Your task
Copy, character for character, the lines running from the one with "made.location = (0, *FINIAL_SEAT[:2])" to the one with "cad_parts[node].hide_render = cad_parts[node].hide_viewport", ends included. Leave out every other line.

Dataset extract
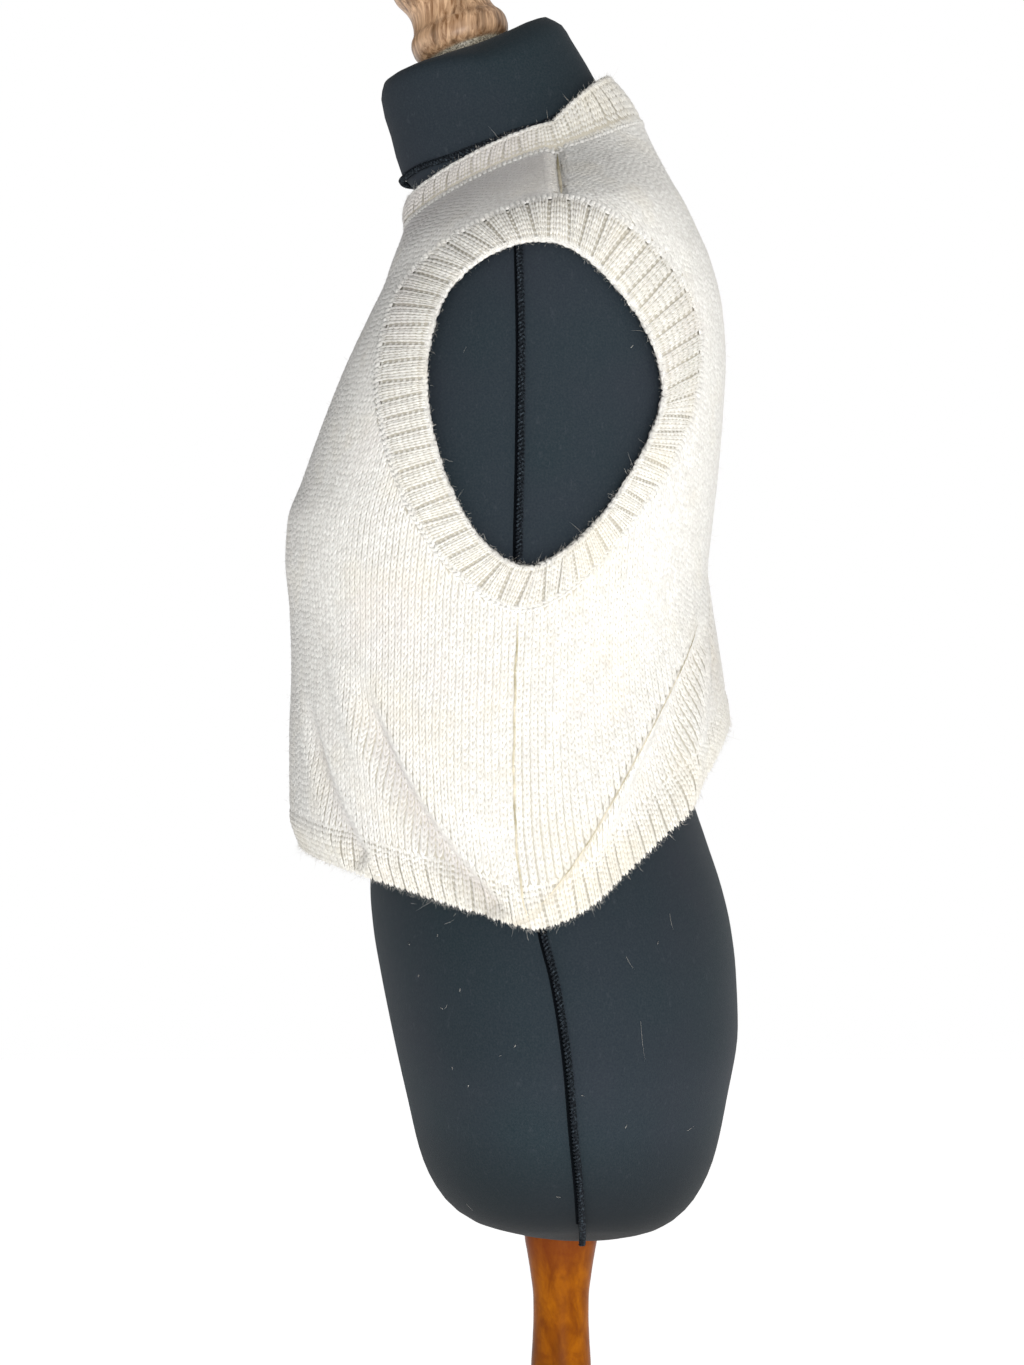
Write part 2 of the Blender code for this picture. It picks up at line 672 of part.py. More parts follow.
def neckband(name, knit):
    shell = Shell()
    top = dict(zip(COLUMNS, NECKBAND_TOP))
    coarse = neckline_angles()
    bottom_at = {key: curve(NECK_LEVEL) for key, curve in body.curves.items()}

    def band_point(angle, across):
        low = ring_point(angle, bottom_at)
        high = ring_point(angle, top, NECKBAND_SLANTS)
        return low + (high - low) * across

    def band_normal(angle, across):
        """At its seam the band's wall stands as the panels' does, so that their edges meet."""
        small = 0.001
        round_it = band_point(angle + small, BAND_MIDDLE) - band_point(angle - small, BAND_MIDDLE)
        own = np.cross(round_it, band_point(angle, 1.0) - band_point(angle, 0.0))
        own /= np.linalg.norm(own, axis=-1, keepdims=True)
        share = min(1, across / BAND_MIDDLE)
        mixed = body.normal(angle, NECK_LEVEL) * (1 - share) + own * share
        return mixed / np.linalg.norm(mixed, axis=-1, keepdims=True)

    def ring(angle, across, out):
        if across < BAND_MIDDLE and len(angle) > len(coarse):
            at = np.append(coarse, 2 * math.pi)
            corners = band_point(at, across)
            points = np.stack([np.interp(angle, at, corners[:, axis]) for axis in range(3)], -1)
        else:
            points = band_point(angle, across)
        return shell.row(points + band_normal(angle, across) * np.asarray(out)[..., None])

    dense = np.linspace(0, 2 * math.pi, 6 * DENSE + 1)
    count = NECK_RIBS * len(RIB_SHAPE)
    fine = 2 * math.pi * even(band_point(dense, BAND_MIDDLE), count)[:-1]
    rise = rib_heights(NECK_RIBS)[:-1]
    rings = [
        ring(coarse, NECK_SEAM, 0 * coarse),
        ring(fine, RIB_START, rise),
        ring(fine, 1.0, rise),
        ring(coarse, 1.0, 0 * coarse - WALL),
        ring(coarse, NECK_SEAM, 0 * coarse - WALL),
    ]
    for low, high in zip(rings, rings[1:] + rings[:1]):
        shell.stitch(low, high, closed=True)
    return shell.build(name, knit)


# The dress form


def under_cloth():
    """The body's rings, moved in to where the form carries the cloth."""
    rows = np.array(BODY)
    level, half_width, side_y, front_z, front_y, back_z, back_y, fullness = rows.T
    eased = [Curve(*np.array(FORM_EASE)[:, [0, column]].T) for column in (1, 2, 3)]
    ease_front, ease_side, ease_back = [ease(level) for ease in eased]

    def moved_in(out, up, ease):
        run, rise = np.gradient(out), np.gradient(up)
        length = np.hypot(run, rise)
        return out - ease * rise / length, up + ease * run / length

    half_width, level_in = moved_in(half_width, level, ease_side)
    front_out, front_z = moved_in(-front_y, front_z, ease_front)
    back_y, back_z = moved_in(back_y, back_z, ease_back)
    made = np.stack([level_in, half_width, side_y, front_z, -front_out, back_z, back_y, fullness], -1)
    return [tuple(row) for row, lowest in zip(made, level) if lowest > UNDERARM_LEVEL]


def form_loft():
    return Loft(FORM_LOW + under_cloth() + FORM_NECK)


def seat_height(y):
    middle_y, middle_z, slope = FINIAL_SEAT
    return middle_z + (y - middle_y) * slope


def form_torso(name, loft, jersey):
    shell = Shell()
    angles = np.linspace(0, 2 * math.pi, FORM_COLUMNS + 1)[:-1]
    rings = []
    half_width, half_depth, centre_y = TORSO_FLAT
    flat = np.stack([half_width * np.sin(angles), centre_y - half_depth * np.cos(angles)], -1)
    rings.append(shell.row([(x, y, TORSO_BOTTOM) for x, y in flat]))
    levels = list(loft.curves["level"].places[:-1])
    for level in levels:
        rings.append(shell.row(loft.point(angles, np.full(FORM_COLUMNS, level))))
    rim = loft.point(angles, np.full(FORM_COLUMNS, loft.curves["level"].places[-1]))
    seat = [0, FINIAL_SEAT[0]] + (rim[:, :2] - [0, FINIAL_SEAT[0]]) * TORSO_TOP_SHARE
    rings += [shell.row(rim), shell.row([(x, y, seat_height(y)) for x, y in seat])]
    for low, high in zip(rings, rings[1:]):
        shell.stitch(low, high, closed=True)
    shell.fan(rings[0], (0, centre_y, TORSO_BOTTOM), upward=False)
    shell.fan(rings[-1], (0, *FINIAL_SEAT[:2]), upward=True)
    return shell.build(name, jersey)


def tube(name, path, outward, dark, closed=False):
    """A thin cord along a path. outward is the direction away from what it lies on."""
    shell = Shell()
    path = np.array(path)
    if closed:
        ahead = np.roll(path, -1, 0) - np.roll(path, 1, 0)
    else:
        ahead = np.gradient(path, axis=0)
    ahead /= np.linalg.norm(ahead, axis=1)[:, None]
    out = outward - (outward * ahead).sum(1)[:, None] * ahead
    out /= np.linalg.norm(out, axis=1)[:, None]
    aside = np.cross(ahead, out)
    turns = 2 * math.pi * np.arange(PIPING_SIDES) / PIPING_SIDES
    rings = []
    for place, up, right in zip(path, out, aside):
        ring = [place + PIPING_RADIUS * (math.cos(t) * up + math.sin(t) * right) for t in turns]
        rings.append(shell.row(ring))
    following = rings[1:] + rings[:1] if closed else rings[1:]
    for low, high in zip(rings, following):
        shell.stitch(low, high, closed=True)
    if not closed:
        shell.fan(rings[0], path[0], upward=False)
        shell.fan(rings[-1], path[-1], upward=True)
    return shell.build(name, dark)


def side_piping(name, loft, side, dark):
    """The cord lies on the form's side seam."""
    ys, zs = np.array(SIDE_PIPING[::-1]).T
    wanted = Curve(zs, ys)
    rings = loft.curves["level"].places
    rings = rings[(rings > zs[0]) & (rings < zs[-1])]
    level = np.concatenate([[zs[0]], rings, [zs[-1]]])
    near = np.radians(np.linspace(60, 120, DENSE + 1))
    angle = [np.interp(wanted(at), loft.point(near, at)[:, 1], near) for at in level]
    angle = np.array(angle)
    out = loft.normal(angle, level)
    path = loft.point(angle, level) + out * (PIPING_RADIUS + SEAM_GAP)
    return tube(name, path * [side, 1, 1], out * [side, 1, 1], dark)


def neck_piping(name, loft, dark):
    angles = np.linspace(0, 2 * math.pi, NECK_PIPING_STEPS + 1)[:-1]
    turns, levels = np.array(NECK_PIPING).T
    level = Curve(np.radians(turns), levels)(np.minimum(angles, 2 * math.pi - angles))
    out = loft.normal(angles, level)
    path = loft.point(angles, level) + out * (PIPING_RADIUS + NECK_PIPING_GAP)
    return tube(name, path, out, dark, closed=True)


# Turned wood


def turned(name, profile, segments, wood):
    shell = Shell()
    turns = 2 * math.pi * np.arange(segments) / segments
    rings = []
    for radius, height in profile:
        ring = [(radius * math.cos(t), radius * math.sin(t), height) for t in turns]
        rings.append(shell.row(ring))
    for low, high in zip(rings, rings[1:]):
        shell.stitch(low, high, closed=True)
    shell.fan(rings[0], (0, 0, profile[0][1]), upward=False)
    shell.fan(rings[-1], (0, 0, profile[-1][1]), upward=True)
    return shell.build(name, wood)


def finial(name, wood):
    """The neck cap stands square on the slanted neck."""
    made = turned(name, FINIAL, FINIAL_SEGMENTS, wood)
    made.location = (0, *FINIAL_SEAT[:2])
    made.rotation_euler = (math.atan(FINIAL_SEAT[2]), 0, 0)
    return made


def main():
    clear_scene()
    cream = material("cream_knit", (0.74, 0.68, 0.60), 0.95)
    jersey = material("dark_jersey", (0.030, 0.042, 0.052), 0.85)
    piping = material("dark_piping", (0.012, 0.013, 0.016), 0.70)
    pale_wood = material("neck_cap_wood", (0.36, 0.20, 0.10), 0.50)
    stained_wood = material("stained_wood", (0.30, 0.11, 0.03), 0.30)
    panel("front", FRONT, cream)
    panel("back", BACK, cream)
    neckband("neckband", cream)
    armhole_band("armhole_band_left", LEFT, cream)
    armhole_band("armhole_band_right", RIGHT, cream)
    loft = form_loft()
    form_torso("form_torso", loft, jersey)
    side_piping("side_piping_left", loft, LEFT, piping)
    side_piping("side_piping_right", loft, RIGHT, piping)
    neck_piping("neck_piping", loft, piping)
    finial("finial", pale_wood)
    turned("post", POST, POST_SEGMENTS, stained_wood)
    turned("base", BASE, BASE_SEGMENTS, stained_wood)


main()
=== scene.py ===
import math

import bmesh
import bpy
import numpy as np
from mathutils import Euler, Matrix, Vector


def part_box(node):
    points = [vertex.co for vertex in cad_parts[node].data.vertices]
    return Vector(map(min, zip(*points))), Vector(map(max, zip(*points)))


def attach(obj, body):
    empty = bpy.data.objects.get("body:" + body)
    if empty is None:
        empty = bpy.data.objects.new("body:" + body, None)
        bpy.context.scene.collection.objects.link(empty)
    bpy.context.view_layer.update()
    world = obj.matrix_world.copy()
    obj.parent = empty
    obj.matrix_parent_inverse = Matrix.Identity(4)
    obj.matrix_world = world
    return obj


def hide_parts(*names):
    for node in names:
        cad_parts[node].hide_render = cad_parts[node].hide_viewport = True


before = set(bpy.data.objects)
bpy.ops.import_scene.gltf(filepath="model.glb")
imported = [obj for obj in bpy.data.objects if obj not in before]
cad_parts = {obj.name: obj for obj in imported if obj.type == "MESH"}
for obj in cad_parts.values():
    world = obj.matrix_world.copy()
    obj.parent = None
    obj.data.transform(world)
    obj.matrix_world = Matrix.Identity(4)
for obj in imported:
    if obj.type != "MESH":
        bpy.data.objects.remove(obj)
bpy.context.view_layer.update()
print("frame loaded")

scene = bpy.context.scene
quarterTurn = math.pi / 2
wholeTurn = 2 * math.pi


# curves and rings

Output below
    made.location = (0, *FINIAL_SEAT[:2])
    made.rotation_euler = (math.atan(FINIAL_SEAT[2]), 0, 0)
    return made


def main():
    clear_scene()
    cream = material("cream_knit", (0.74, 0.68, 0.60), 0.95)
    jersey = material("dark_jersey", (0.030, 0.042, 0.052), 0.85)
    piping = material("dark_piping", (0.012, 0.013, 0.016), 0.70)
    pale_wood = material("neck_cap_wood", (0.36, 0.20, 0.10), 0.50)
    stained_wood = material("stained_wood", (0.30, 0.11, 0.03), 0.30)
    panel("front", FRONT, cream)
    panel("back", BACK, cream)
    neckband("neckband", cream)
    armhole_band("armhole_band_left", LEFT, cream)
    armhole_band("armhole_band_right", RIGHT, cream)
    loft = form_loft()
    form_torso("form_torso", loft, jersey)
    side_piping("side_piping_left", loft, LEFT, piping)
    side_piping("side_piping_right", loft, RIGHT, piping)
    neck_piping("neck_piping", loft, piping)
    finial("finial", pale_wood)
    turned("post", POST, POST_SEGMENTS, stained_wood)
    turned("base", BASE, BASE_SEGMENTS, stained_wood)


main()
=== scene.py ===
import math

import bmesh
import bpy
import numpy as np
from mathutils import Euler, Matrix, Vector


def part_box(node):
    points = [vertex.co for vertex in cad_parts[node].data.vertices]
    return Vector(map(min, zip(*points))), Vector(map(max, zip(*points)))


def attach(obj, body):
    empty = bpy.data.objects.get("body:" + body)
    if empty is None:
        empty = bpy.data.objects.new("body:" + body, None)
        bpy.context.scene.collection.objects.link(empty)
    bpy.context.view_layer.update()
    world = obj.matrix_world.copy()
    obj.parent = empty
    obj.matrix_parent_inverse = Matrix.Identity(4)
    obj.matrix_world = world
    return obj


def hide_parts(*names):
    for node in names:
        cad_parts[node].hide_render = cad_parts[node].hide_viewport = True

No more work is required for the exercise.